Giles Bowkett recently asserted: Debugger support considered harmful. It seems this has been going around for years. See this old post of mine: Am I a Bad Programmer?. Nothing new. The assertion is that if you have tests, you don't need a debugger. Interesting. I'm heavy into testing my code. Anything I write even for fun has a test to go with it. And yet, I still use my debugger quite a bit.

Why? Well, it depends on what I'm doing. I use the debugger for exploratory programming, when sinking into the depths of someone else's code (especially if they didn't write tests), during code reviews, and when faced with a nasty bug. Even though I write my code in small pieces (small classes and small methods), I am not perfect. When everything is combined and put into production, strange things happen to my code. The code doesn't change; the environment does. A situation occurs that I didn't think of and thus it is not tested. This is the realm of the debugger especially if the bug is nasty and hard to find. Any piece of complex software has these hidden. We are human. Let's embrace that. A world without debuggers is a weird sci-fi perfect world with monsters lurking beneath the surface.
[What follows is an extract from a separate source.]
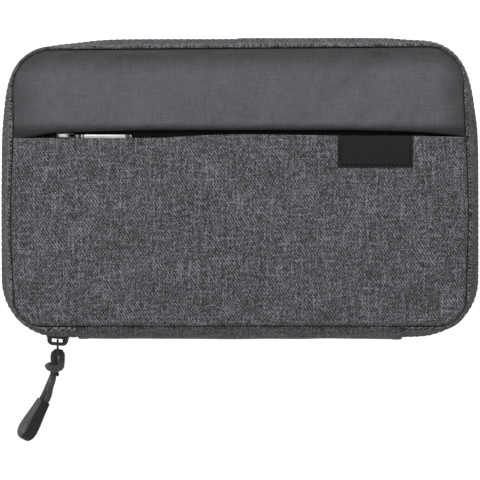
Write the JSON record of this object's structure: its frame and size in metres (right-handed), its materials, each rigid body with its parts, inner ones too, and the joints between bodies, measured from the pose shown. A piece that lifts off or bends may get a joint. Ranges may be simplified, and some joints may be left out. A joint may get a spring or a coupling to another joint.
{
  "type": "cable organizer pouch",
  "caption": "Soft zip-round cable organizer pouch: two padded halves on a cloth spine, a flat front zip pocket under a puffed band, and a cord pull with a moulded grip.",
  "frame": {"origin": "centre of the flat rear face, which the pouch lies on", "axes": "+X along the long side to the right, +Y to the edge with the front pocket, +Z out of the front face"},
  "size_m": [0.239, 0.2028, 0.0468],
  "materials": {
    "heather_cloth": "woven melange, matt",
    "twill_cloth": "fine twill, soft sheen",
    "lining_cloth": "plain weave, matt",
    "foam_board": "closed-cell foam, matt",
    "zip_tape": "woven tape, matt",
    "zip_coil": "moulded nylon coil",
    "dark_metal": "dark gunmetal, satin",
    "light_metal": "plated, satin",
    "cord": "braided cord",
    "grip_rubber": "moulded, matt",
    "elastic": "ribbed elastic",
    "mesh": "open net",
    "label_cloth": "smooth woven patch"
  },
  "bodies": {
    "base": {"rear_panel": "heather_cloth", "rear_foam_board": "foam_board", "rear_lining": "lining_cloth", "rear_gusset": "heather_cloth", "rear_seam_binding": "elastic", "spine_panel": "heather_cloth", "spine_lining": "lining_cloth", "main_zip_tape_rear": "zip_tape", "main_zip_coil_rear": "zip_coil", "main_zip_end_stops": "dark_metal", "elastic_loops_upper": "elastic", "elastic_loops_lower": "elastic"},
    "lid": {"front_lower_panel": "heather_cloth", "front_upper_band": "twill_cloth", "front_gusset": "heather_cloth", "front_foam_board": "foam_board", "front_lining": "lining_cloth", "front_seam_binding": "elastic", "main_zip_tape_front": "zip_tape", "main_zip_coil_front": "zip_coil", "front_pocket_back": "lining_cloth", "pocket_zip_tape": "zip_tape", "pocket_zip_coil": "zip_coil", "pocket_zip_stops": "dark_metal", "label_patch": "label_cloth", "mesh_pocket": "mesh", "mesh_pocket_binding": "elastic"},
    "main_slider": {"main_zip_slider": "dark_metal"},
    "main_pull": {"main_pull_tab": "dark_metal", "main_pull_cord": "cord", "main_pull_grip": "grip_rubber"},
    "pocket_slider": {"pocket_zip_slider": "light_metal"},
    "pocket_pull": {"pocket_pull_bar": "light_metal"}
  },
  "joints": [
    {"name": "lid_hinge", "type": "hinge", "parent": "base", "child": "lid", "pos_m": [0, -0.0696, 0.045], "axis": [1, 0, 0], "range_deg": [0, 180], "deforming": ["main_zip_tape_front", "main_zip_coil_front", "main_zip_tape_rear", "main_zip_coil_rear"]},
    {"name": "main_slider_travel", "type": "hinge", "parent": "base", "child": "main_slider", "pos_m": [-0.089, -0.0445, 0.0225], "axis": [0, 0, -1], "range_deg": [0, 78]},
    {"name": "main_pull_swing", "type": "hinge", "parent": "main_slider", "child": "main_pull", "pos_m": [-0.09144, -0.07691, 0.0225], "axis": [0, 0, 1], "range_deg": [-35, 35]},
    {"name": "pocket_slider_travel", "type": "slide", "parent": "lid", "child": "pocket_slider", "axis": [1, 0, 0], "range_m": [0, 0.15]},
    {"name": "pocket_pull_swing", "type": "hinge", "parent": "pocket_slider", "child": "pocket_pull", "pos_m": [-0.0883, 0.0259, 0.0444], "axis": [0, -1, 0], "range_deg": [0, 150]}
  ]
}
Debuggers are great for exploratory programming when you are just trying out a new framework and seeing how it works. I like to walk line by line. I did this when I was learning Seaside and it was better than any documentation. Besides, watching beautiful code unfold in your debugger is nothing short of reading a great book. And when you're dealing with some ugly code, a debugger has shown me things that my eyes deceived me on when just looking at the code. Why dissect the dead animal when I can see how its organs work while it is still alive?

An expressive debugger saves time as well. I remember when I came back to Smalltalk after doing Java for several years. I had forgotten that you never need to restart your programs. I wrote a simple Seaside application and only restarted the web server once. I coded live in the system and when I saw a problem (that my tests didn't catch) in the debugger, I could change it right there. It was amazing.

I guess all of this talk of no debuggers or that debuggers is a crutch for bad developers. It can enable the "get it running once" mentality instead of thinking of all the cases and your design. Like any tool it can be abused, but that doesn't mean we should get rid of all tools. Duck typing can be abused as well and I wouldn't trade it for the world.